I am disturbed, however, by the potential for violence on the part of the piqueteros. Why do they need to carry those big sticks unless they plan to engage in violence? As I walked around the crowd of student protesters, I also observed several piqueteros who were arming themselves for a violent encounter with the police. One piquetero was standing behind a group of students. Clinched in his hands was a slingshot, made of thick rubber. He was ready to fight. But, he was no schoolyard bully; he was a grown man in his thirties. On the other side of more students were piqueteros breaking apart the sidewalk, taking chunks of concrete. They were ready to fight the police.

As the marchers gave up and moved away towards the Obelisc, a couple of piqueteros hung back and flung stones at the police. Indeed, it was remarkable restraint on the part of the police not to pursue and arrest the them. But, the police, with their riot gear and water cannons let the stone throwers walk off into the night.

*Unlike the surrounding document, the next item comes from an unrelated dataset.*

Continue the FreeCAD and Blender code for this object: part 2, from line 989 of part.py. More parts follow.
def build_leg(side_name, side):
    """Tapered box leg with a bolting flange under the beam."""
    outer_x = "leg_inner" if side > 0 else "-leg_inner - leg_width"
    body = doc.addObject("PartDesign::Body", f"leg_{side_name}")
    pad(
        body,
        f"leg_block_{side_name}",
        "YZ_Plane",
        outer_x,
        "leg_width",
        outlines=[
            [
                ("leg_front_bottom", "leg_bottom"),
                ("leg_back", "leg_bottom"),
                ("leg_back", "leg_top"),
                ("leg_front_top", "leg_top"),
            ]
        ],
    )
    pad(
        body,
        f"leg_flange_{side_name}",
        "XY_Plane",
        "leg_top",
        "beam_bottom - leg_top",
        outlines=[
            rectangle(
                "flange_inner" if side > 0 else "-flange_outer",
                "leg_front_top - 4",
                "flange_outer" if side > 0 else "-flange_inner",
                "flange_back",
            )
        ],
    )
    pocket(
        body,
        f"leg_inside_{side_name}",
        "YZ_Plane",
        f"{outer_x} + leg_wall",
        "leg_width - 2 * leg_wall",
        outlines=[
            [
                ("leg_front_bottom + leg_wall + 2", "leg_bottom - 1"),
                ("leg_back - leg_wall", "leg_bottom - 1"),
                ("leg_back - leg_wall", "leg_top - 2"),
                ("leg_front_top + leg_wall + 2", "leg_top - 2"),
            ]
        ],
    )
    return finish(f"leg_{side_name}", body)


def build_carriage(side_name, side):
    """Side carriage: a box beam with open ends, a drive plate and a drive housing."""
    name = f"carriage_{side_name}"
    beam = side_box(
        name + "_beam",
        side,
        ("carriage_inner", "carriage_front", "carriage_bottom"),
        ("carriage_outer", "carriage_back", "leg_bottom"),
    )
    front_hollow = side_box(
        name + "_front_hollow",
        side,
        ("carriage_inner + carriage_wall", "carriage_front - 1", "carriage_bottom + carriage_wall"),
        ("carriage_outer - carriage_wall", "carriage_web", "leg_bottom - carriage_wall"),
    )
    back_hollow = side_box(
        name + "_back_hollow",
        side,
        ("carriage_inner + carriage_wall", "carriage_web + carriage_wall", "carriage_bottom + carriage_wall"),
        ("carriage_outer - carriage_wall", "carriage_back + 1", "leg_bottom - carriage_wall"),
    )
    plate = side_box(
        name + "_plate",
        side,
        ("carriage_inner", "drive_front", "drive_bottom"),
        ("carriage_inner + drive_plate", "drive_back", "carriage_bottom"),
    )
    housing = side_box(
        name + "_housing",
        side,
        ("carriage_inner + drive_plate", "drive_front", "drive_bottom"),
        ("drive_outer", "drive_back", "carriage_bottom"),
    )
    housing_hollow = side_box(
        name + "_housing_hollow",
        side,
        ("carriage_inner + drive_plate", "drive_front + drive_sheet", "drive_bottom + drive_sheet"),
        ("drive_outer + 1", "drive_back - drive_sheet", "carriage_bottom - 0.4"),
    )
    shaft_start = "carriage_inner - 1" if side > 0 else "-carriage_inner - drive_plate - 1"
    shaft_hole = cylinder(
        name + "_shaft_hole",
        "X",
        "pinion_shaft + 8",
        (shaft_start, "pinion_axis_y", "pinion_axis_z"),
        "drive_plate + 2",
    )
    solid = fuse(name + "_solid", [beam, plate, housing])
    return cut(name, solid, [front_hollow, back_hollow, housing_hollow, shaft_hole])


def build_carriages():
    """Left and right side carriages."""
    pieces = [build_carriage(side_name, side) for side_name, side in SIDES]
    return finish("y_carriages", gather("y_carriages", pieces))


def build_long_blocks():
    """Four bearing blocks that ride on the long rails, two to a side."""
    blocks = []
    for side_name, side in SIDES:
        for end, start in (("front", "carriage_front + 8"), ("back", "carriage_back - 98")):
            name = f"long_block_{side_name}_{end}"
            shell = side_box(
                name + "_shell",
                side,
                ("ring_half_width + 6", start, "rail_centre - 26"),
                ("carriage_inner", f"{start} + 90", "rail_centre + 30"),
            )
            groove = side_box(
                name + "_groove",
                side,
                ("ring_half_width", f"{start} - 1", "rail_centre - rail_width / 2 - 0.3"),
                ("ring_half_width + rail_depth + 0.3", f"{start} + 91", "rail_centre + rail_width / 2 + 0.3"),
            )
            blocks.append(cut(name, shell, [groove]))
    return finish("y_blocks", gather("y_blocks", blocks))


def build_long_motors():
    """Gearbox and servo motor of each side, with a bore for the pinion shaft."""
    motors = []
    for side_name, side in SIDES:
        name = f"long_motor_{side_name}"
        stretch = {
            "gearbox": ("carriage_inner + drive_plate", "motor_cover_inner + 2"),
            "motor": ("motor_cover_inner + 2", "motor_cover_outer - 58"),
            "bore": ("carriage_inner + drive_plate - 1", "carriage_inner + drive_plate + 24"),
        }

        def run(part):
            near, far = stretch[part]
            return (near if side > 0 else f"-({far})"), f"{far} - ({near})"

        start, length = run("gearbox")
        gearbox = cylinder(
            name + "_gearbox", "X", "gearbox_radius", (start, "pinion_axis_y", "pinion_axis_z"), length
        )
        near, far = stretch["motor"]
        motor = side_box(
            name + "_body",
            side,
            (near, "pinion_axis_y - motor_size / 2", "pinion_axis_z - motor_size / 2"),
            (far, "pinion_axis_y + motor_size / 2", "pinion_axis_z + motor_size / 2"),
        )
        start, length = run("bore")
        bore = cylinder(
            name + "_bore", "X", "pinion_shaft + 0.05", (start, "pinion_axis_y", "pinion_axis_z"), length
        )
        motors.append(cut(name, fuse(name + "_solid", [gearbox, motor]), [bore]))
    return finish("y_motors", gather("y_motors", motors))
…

Kirchner has called for the piqueteros to stop blocking the streets before the government will sit down and negotiate with them. I have less of a problem with piqueteros blocking the streets, but they need to lay down their sticks and stones. Peaceful, non-violent protests have proven to be remarkably successful as a way of galvanizing international attention on social problems and injustices. There’s a perfectly good example here in Argentina with the Madres de Plaza de Mayo.

Up until now the piquetero marches that I’ve seen have been remarkably peaceful. In looking at the crowds of piqueteros it’s obvious that they are mostly good people. Yet, among them, are an angry violent few that are ruining the reputation of the entire movement.

The piquetero leadership needs to re-examine its tactics. Likewise, the Kirchner government shouldn’t act so stubborn and create unnecessary conflicts that lead to violence.